• [PROBLEM TO SOLVE]
Word for word, restate the lines from the start of the data below through the line containing "relief_d = 9; // [8.5:0.5:10]".

• [DATA SECTION]
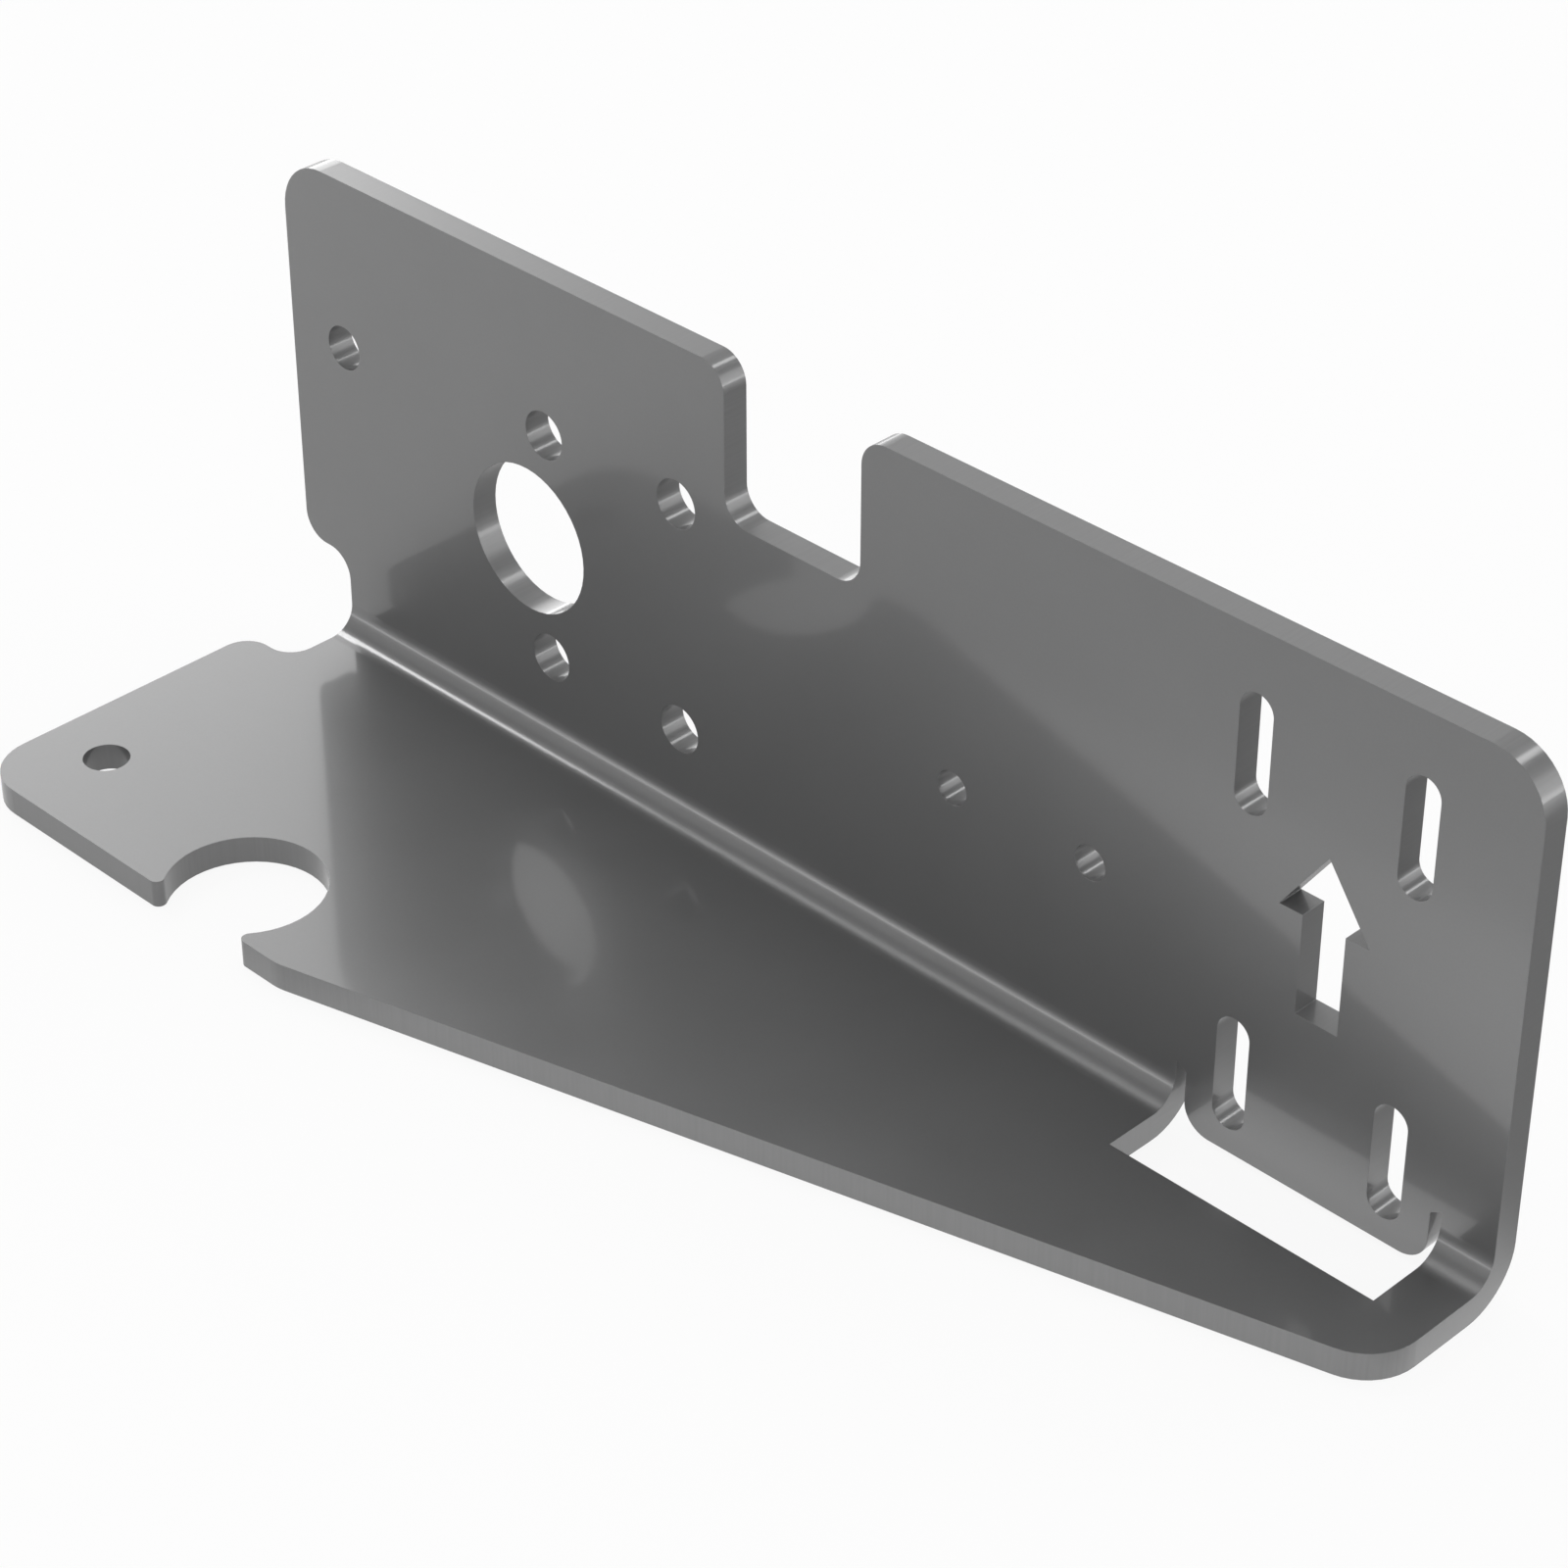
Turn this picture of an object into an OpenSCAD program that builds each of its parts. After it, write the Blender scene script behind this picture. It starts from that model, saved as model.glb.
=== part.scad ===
// Filter mounting bracket: one folded sheet of steel.
// An upright plate and a tapered foot flange share one bend. The upright carries a top notch, four
// adjusting slots, a direction arrow, a large bore and fixing holes. A straight tab hangs from the
// upright through a window in the bend, and the flange has a round hook notch in its front edge.
//
// Working frame: X runs along the bend from the left end, Y = 0 is the upright's inner face with the
// flange towards -Y, and Z = 0 is the flange's upper face. One last move puts the origin under the
// middle of the bounding box, on the flange's underside.

/* [Sheet] */
// Sheet thickness
sheet_t = 3; // [2:0.5:4]
// Length along the bend
length = 160; // [158:0.5:180]
// Upright's height above the flange's upper face
upright_h = 54; // [53:0.5:70]
// Flange's depth in front of the upright's inner face, at the left
flange_d = 45; // [44.5:0.5:50]
// Inside radius of the bend
bend_r = 3; // [1:0.5:3.5]

/* [Outline] */
// Radius of the outer corners
corner_r = 6; // [3:0.5:8]
// Radius of the corners of the top notch and of the end relief
notch_r = 3; // [1:0.5:3]
// Distance from the left end to the start of the flange's slanted edge
slant_x = 48.25; // [47:0.25:60]
// Angle of the flange's slanted edge to the bend
slant_angle = 15; // [8:0.5:15]
// Width of the end relief that clears the bend at the left end
relief_w = 6.75; // [6:0.25:8]
// Reach of the end relief from the bend into the upright and into the flange
relief_d = 9; // [8.5:0.5:10]

/* [Top notch] */
// Distance from the left end to the notch's left side
top_notch_x = 64.5; // [63:0.5:75]
// Width of the notch
top_notch_w = 18; // [12:0.5:24]
// Depth of the notch below the top edge
top_notch_d = 16.5; // [8:0.5:16.5]

/* [Hook notch] */
// Distance from the left end to the notch's centre
hook_x = 36; // [34:0.25:37]
// Distance from the upright's inner face to the notch's centre
hook_y = 38.75; // [37:0.25:40]
// Radius of the notch
hook_r = 8.25; // [7.5:0.25:8.5]
// Radius that rounds the two tips of the notch's mouth
hook_tip_r = 0.8; // [0.3:0.1:1]

/* [Bores] */
// Large bore: distance from the left end
bore_x = 35.9; // [34:0.1:38]
// Large bore: height above the flange's upper face
bore_z = 23.4; // [22:0.1:25]
// Large bore: radius
bore_r = 8.25; // [6:0.25:8.5]
// Bolt holes: distance from the left end to the first column
bolt_x = 38.85; // [38.5:0.05:40]
// Bolt holes: spacing along the bend
bolt_dx = 18.9; // [18:0.1:20]
// Bolt holes: height of the lower row
bolt_z = 10.5; // [10:0.1:11]
// Bolt holes: spacing up the upright
bolt_dz = 26; // [25.5:0.1:26.5]
// Bolt holes: radius
bolt_r = 2.65; // [2:0.05:2.8]
// End holes: distance of both from the left end
end_hole_x = 8.2; // [7:0.1:10]
// End hole in the upright: height above the flange's upper face
end_hole_z = 34.6; // [30:0.1:40]
// End hole in the flange: distance from the upright's inner face
end_hole_y = 34.55; // [30:0.05:36]
// End holes: radius
end_hole_r = 2.45; // [1.5:0.05:3]
// Pilot holes: distance from the left end to the first
pilot_x = 94.7; // [92:0.1:98]
// Pilot holes: spacing along the bend
pilot_dx = 17.25; // [15:0.25:20]
// Pilot holes: height above the flange's upper face
pilot_z = 21.1; // [18:0.1:25]
// Pilot holes: radius
pilot_r = 1.85; // [1:0.05:2.5]

/* [Slots and arrow] */
// Distance from the left end to the middle of the slots, the arrow, the tab and the window
group_x = 138.75; // [138:0.25:139]
// Slots: spacing along the bend
slot_dx = 18; // [16:0.5:19]
// Slots: height of the lower pair's centres
slot_z = 6.62; // [6.5:0.02:8]
// Slots: spacing up the upright
slot_dz = 34.8; // [34:0.1:36]
// Slots: length end to end
slot_l = 12.5; // [8:0.1:12.6]
// Slots: width
slot_w = 3.75; // [3:0.25:4.5]
// Arrow: width of the head
arrow_head_w = 10.1; // [8:0.1:12]
// Arrow: length of the head
arrow_head_l = 7.2; // [6:0.05:8]
// Arrow: width of the shaft
arrow_shaft_w = 4.8; // [3:0.1:6]
// Arrow: length of the shaft
arrow_shaft_l = 10.7; // [8:0.05:12]
// Arrow: height of the shaft's lower end
arrow_z = 17; // [16:0.5:18]

/* [Tab and window] */
// Window: width along the bend
window_w = 30.6; // [30:0.1:31]
// Window: reach in front of the upright's inner face
window_d = 9; // [7:0.5:10]
// Tab: width, which leaves a slit at each side
tab_w = 28.2; // [27:0.1:29]
// Tab: distance of its lower edge below the flange's upper face
tab_drop = 2.25; // [1:0.25:2.5]
// Slits' slanted closed ends: height above the flange's upper face, beside the tab
slit_z = 3.95; // [3.6:0.05:4.2]
// Slits' slanted closed ends: how much higher they are at the window's sides
slit_rise = 0.7; // [0:0.1:1]

/* [Hidden] */
$fn = 96;

// How far a cutter runs past the surface it cuts
over = 1;
// Y of the flange's front edge and of the bend's tangent line
front_y = -flange_d;
bend_y = -bend_r;
window_x = group_x - window_w / 2;
tab_x = group_x - tab_w / 2;

// Section across the bend, drawn with Y to the right and Z up
module sheet_section() {
    translate([0, bend_r]) square([sheet_t, upright_h - bend_r]);
    translate([front_y, -sheet_t]) square([flange_d - bend_r, sheet_t]);
    intersection() {
        translate([bend_y, bend_r])
            difference() {
                circle(bend_r + sheet_t);
                circle(bend_r);
            }
        translate([bend_y, -sheet_t]) square(bend_r + sheet_t);
    }
}

// Runs a section drawn in Y and Z along X
module along_bend(run) {
    rotate([90, 0, 90]) linear_extrude(run) children();
}

// Cuts through the upright: an outline drawn in X and Z, pushed through in Y
module through_upright() {
    translate([0, sheet_t + over, 0]) rotate([90, 0, 0]) linear_extrude(sheet_t + 2 * over) children();
}

// Cuts through the flange: an outline drawn in X and Y, pushed through in Z
module through_flange() {
    translate([0, 0, -sheet_t - over]) linear_extrude(sheet_t + 2 * over) children();
}

// What a round of radius r takes off an outer corner at p, whose two edges leave it at angles a and b
module corner_waste(p, a, b, r) {
    half = (b - a) / 2;
    run = r / tan(half);
    centre = p + r / sin(half) * [cos(a + half), sin(a + half)];
    difference() {
        polygon([p, p + run * [cos(a), sin(a)], centre, p + run * [cos(b), sin(b)]]);
        translate(centre) circle(r);
    }
}

// Notch that opens upwards from depth d below the edge at y = 0, with all four corners rounded
module rounded_notch(w, d, r) {
    translate([r, -d]) square([w - 2 * r, d + over]);
    translate([0, r - d]) square([w, d - r + over]);
    for (x = [r, w - r]) translate([x, r - d]) circle(r);
    corner_waste([0, 0], 180, 270, r);
    corner_waste([w, 0], 270, 360, r);
}

// End relief: open at x = 0 and towards the bend, reaching d from it, with both corners rounded
module end_relief(w, d, r) {
    translate([-over, -sheet_t - over]) square([w - r + over, d + sheet_t + over]);
    translate([-over, -sheet_t - over]) square([w + over, d - r + sheet_t + over]);
    translate([w - r, d - r]) circle(r);
    corner_waste([0, d], 0, 90, r);
}

// Upright's outline: rounded top corners, top notch and end relief
module upright_waste() {
    corner_waste([0, upright_h], 270, 360, corner_r);
    corner_waste([length, upright_h], 180, 270, corner_r);
    translate([top_notch_x, upright_h]) rounded_notch(top_notch_w, top_notch_d, notch_r);
    end_relief(relief_w, relief_d, notch_r);
}

// Flange's outline: rounded front corner, slanted edge with a round at each end, and end relief
module flange_waste() {
    slant_end_y = front_y + (length - slant_x) * tan(slant_angle);
    corner_waste([0, front_y], 0, 90, corner_r);
    polygon([
        [slant_x, front_y],
        [length, slant_end_y],
        [length + over, slant_end_y],
        [length + over, front_y - over],
        [slant_x, front_y - over]
    ]);
    corner_waste([slant_x, front_y], slant_angle, 180, corner_r);
    corner_waste([length, slant_end_y], 90, 180 + slant_angle, corner_r);
    mirror([0, 1]) end_relief(relief_w, relief_d, notch_r);
    hook_notch();
}

// Round notch that breaks through the front edge, with the two tips of its mouth rounded
module hook_notch() {
    tip_y = front_y + hook_tip_r;
    reach = hook_r + hook_tip_r;
    tip_dx = sqrt(reach * reach - pow(tip_y + hook_y, 2));
    translate([hook_x, -hook_y]) circle(hook_r);
    for (side = [-1, 1])
        difference() {
            polygon([
                [hook_x, -hook_y],
                [hook_x + side * tip_dx, tip_y],
                [hook_x + side * tip_dx, front_y - over],
                [hook_x, front_y - over]
            ]);
            translate([hook_x + side * tip_dx, tip_y]) circle(hook_tip_r);
        }
}

// Slot with round ends, centred and standing upright
module slot_outline() {
    straight = slot_l - slot_w;
    translate([-slot_w / 2, -straight / 2]) square([slot_w, straight]);
    for (end = [-1, 1]) translate([0, end * straight / 2]) circle(d = slot_w);
}

// Arrow that points up, with its tail at the origin
module arrow_outline() {
    head_z = arrow_shaft_l;
    polygon([
        [-arrow_shaft_w / 2, 0],
        [arrow_shaft_w / 2, 0],
        [arrow_shaft_w / 2, head_z],
        [arrow_head_w / 2, head_z],
        [0, head_z + arrow_head_l],
        [-arrow_head_w / 2, head_z],
        [-arrow_shaft_w / 2, head_z]
    ]);
}

// Every hole in the upright
module upright_holes() {
    translate([bore_x, bore_z]) circle(bore_r);
    for (i = [0, 1], j = [0, 1])
        translate([bolt_x + i * bolt_dx, bolt_z + j * bolt_dz]) circle(bolt_r);
    translate([end_hole_x, end_hole_z]) circle(end_hole_r);
    for (i = [0, 1]) translate([pilot_x + i * pilot_dx, pilot_z]) circle(pilot_r);
    for (side = [-1, 1], j = [0, 1])
        translate([group_x + side * slot_dx / 2, slot_z + j * slot_dz]) slot_outline();
    translate([group_x, arrow_z]) arrow_outline();
}

// Window through the bend and the flange, which also opens the slits beside the tab
module window_cut() {
    foot_z = -sheet_t - over;
    side_z = slit_z + slit_rise;
    translate([0, sheet_t + over, 0])
        rotate([90, 0, 0])
            linear_extrude(window_d + sheet_t + over)
                polygon([
                    [window_x, foot_z],
                    [window_x + window_w, foot_z],
                    [window_x + window_w, side_z],
                    [tab_x + tab_w, slit_z],
                    [tab_x, slit_z],
                    [window_x, side_z]
                ]);
}

// Tab: the upright carried straight down through the window, with rounded lower corners
module tab() {
    root = slit_z + over;
    translate([0, sheet_t, 0])
        rotate([90, 0, 0])
            linear_extrude(sheet_t)
                difference() {
                    translate([tab_x, -tab_drop]) square([tab_w, root + tab_drop]);
                    corner_waste([tab_x, -tab_drop], 0, 90, notch_r);
                    corner_waste([tab_x + tab_w, -tab_drop], 90, 180, notch_r);
                }
}

module bracket() {
    color([0.48, 0.48, 0.49])
        translate([-length / 2, (flange_d - sheet_t) / 2, sheet_t])
            difference() {
                union() {
                    difference() {
                        along_bend(length) sheet_section();
                        window_cut();
                    }
                    tab();
                }
                through_upright() upright_waste();
                through_upright() upright_holes();
                through_flange() flange_waste();
                through_flange() translate([end_hole_x, -end_hole_y]) circle(end_hole_r);
            }
}

bracket();
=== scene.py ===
"""Looks of a folded sheet steel bracket that stands on a pale studio floor."""
import math

import bpy
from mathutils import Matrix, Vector

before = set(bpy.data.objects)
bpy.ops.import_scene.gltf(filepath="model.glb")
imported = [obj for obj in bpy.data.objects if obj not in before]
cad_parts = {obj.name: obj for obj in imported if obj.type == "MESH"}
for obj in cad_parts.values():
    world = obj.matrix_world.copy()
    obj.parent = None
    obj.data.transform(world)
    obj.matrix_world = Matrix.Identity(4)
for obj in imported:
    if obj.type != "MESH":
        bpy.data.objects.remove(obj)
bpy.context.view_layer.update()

# Photograph's view: azimuth 0 looks along +Y and 90 along -X, and elevation is above the horizon
VIEW_AZIMUTH = 45.0
VIEW_ELEVATION = 34.08
VIEW_DISTANCE = 0.400
VIEW_AIM = Vector((0.00769, 0.00582, 0.02848))
LENS_MM = 100.0
SENSOR_MM = 36.0

CLIP_NEAR = 0.01
CLIP_FAR = 50.0

FLOOR_SIZE = 6.0
FLOOR_GREY = 0.90
# Share of plain white in what the camera, and what a reflection, sees of the floor; the rest is its shaded colour
FLOOR_WHITE = 0.9
FLOOR_WHITE_IN_METAL = 0.9
# Painted shade on the floor that only reflections see, and painted light where the level is above 1: a span in X, a
# span in Y, and the level. A span is where it begins, is full, starts to fade and ends, in metres. None is the whole
# floor, and a span that runs on to the floor's low or high edge ends there.
LOW_EDGE = (-3.0, -2.9)
HIGH_EDGE = (2.9, 3.0)
FLOOR_PAINTED_SHADE_AND_LIGHT = [
    ("floor", None, None, 0.82),
    ("left", (-0.21, -0.11, *HIGH_EDGE), None, 0.86),
    ("front_right", (-0.08, 0.02, *HIGH_EDGE), (*LOW_EDGE, -0.042, -0.030), 0.88),
    ("slanted_edge", (-0.05, -0.025, *HIGH_EDGE), (-0.030, -0.022, 0.03, 0.04), 1.4),
    ("right", (0.080, 0.084, 0.30, 0.40), (-0.02, 0.01, 0.30, 0.40), 0.74),
    ("behind", None, (0.024, 0.034, 0.10, 0.22), 0.55),
]

# Sheet's section in metres: the bend's centre in Y and Z, and the radius of the sheet's middle there
BEND_Y = 0.018
BEND_Z = 0.006
BEND_MIDDLE_R = 0.0045
HALF_SHEET = 0.0015
# Tab: its middle and half its width along the bend
TAB_X = 0.05875
TAB_HALF = 0.0142
# Shares of half the sheet between which a cut wall's mask fades out towards the rolled face
WALL_FADE = (0.96, 0.99)

# Faint bluish tint of the steel's grey
STEEL_TINT = {"Red": 0.995, "Green": 1.0, "Blue": 1.005}
STEEL_GREY = 0.21
STEEL_METALLIC = 0.62
STEEL_ROUGHNESS = 0.35
# How far clouds and rolling lines carry a face's roughness either way, and how much rougher a cut wall gets
FACE_ROUGHNESS_SWING = 0.008
CUT_ROUGHNESS_RISE = 0.06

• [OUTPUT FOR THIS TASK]
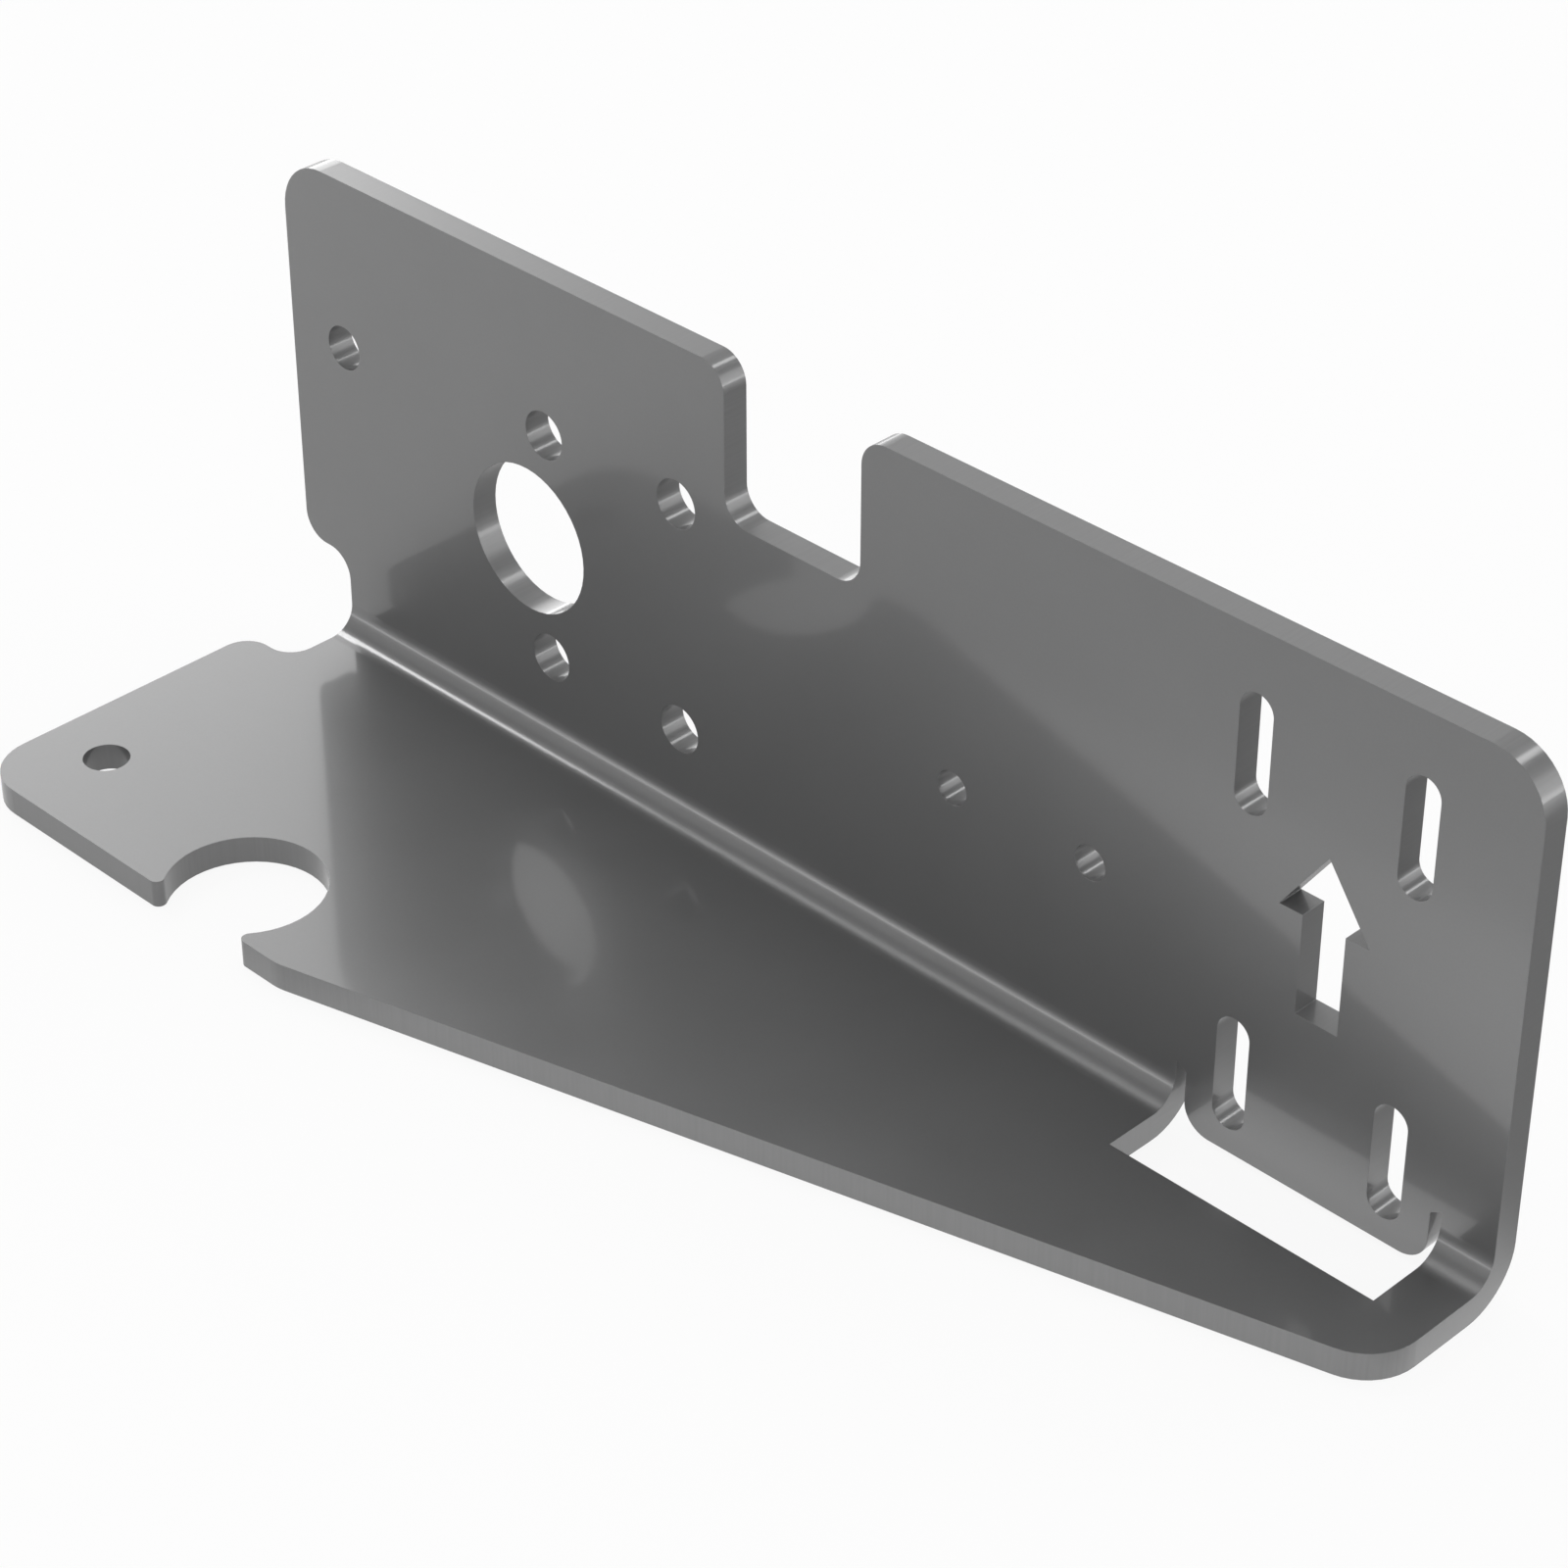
Turn this picture of an object into an OpenSCAD program that builds each of its parts. After it, write the Blender scene script behind this picture. It starts from that model, saved as model.glb.
=== part.scad ===
// Filter mounting bracket: one folded sheet of steel.
// An upright plate and a tapered foot flange share one bend. The upright carries a top notch, four
// adjusting slots, a direction arrow, a large bore and fixing holes. A straight tab hangs from the
// upright through a window in the bend, and the flange has a round hook notch in its front edge.
//
// Working frame: X runs along the bend from the left end, Y = 0 is the upright's inner face with the
// flange towards -Y, and Z = 0 is the flange's upper face. One last move puts the origin under the
// middle of the bounding box, on the flange's underside.

/* [Sheet] */
// Sheet thickness
sheet_t = 3; // [2:0.5:4]
// Length along the bend
length = 160; // [158:0.5:180]
// Upright's height above the flange's upper face
upright_h = 54; // [53:0.5:70]
// Flange's depth in front of the upright's inner face, at the left
flange_d = 45; // [44.5:0.5:50]
// Inside radius of the bend
bend_r = 3; // [1:0.5:3.5]

/* [Outline] */
// Radius of the outer corners
corner_r = 6; // [3:0.5:8]
// Radius of the corners of the top notch and of the end relief
notch_r = 3; // [1:0.5:3]
// Distance from the left end to the start of the flange's slanted edge
slant_x = 48.25; // [47:0.25:60]
// Angle of the flange's slanted edge to the bend
slant_angle = 15; // [8:0.5:15]
// Width of the end relief that clears the bend at the left end
relief_w = 6.75; // [6:0.25:8]
// Reach of the end relief from the bend into the upright and into the flange
relief_d = 9; // [8.5:0.5:10]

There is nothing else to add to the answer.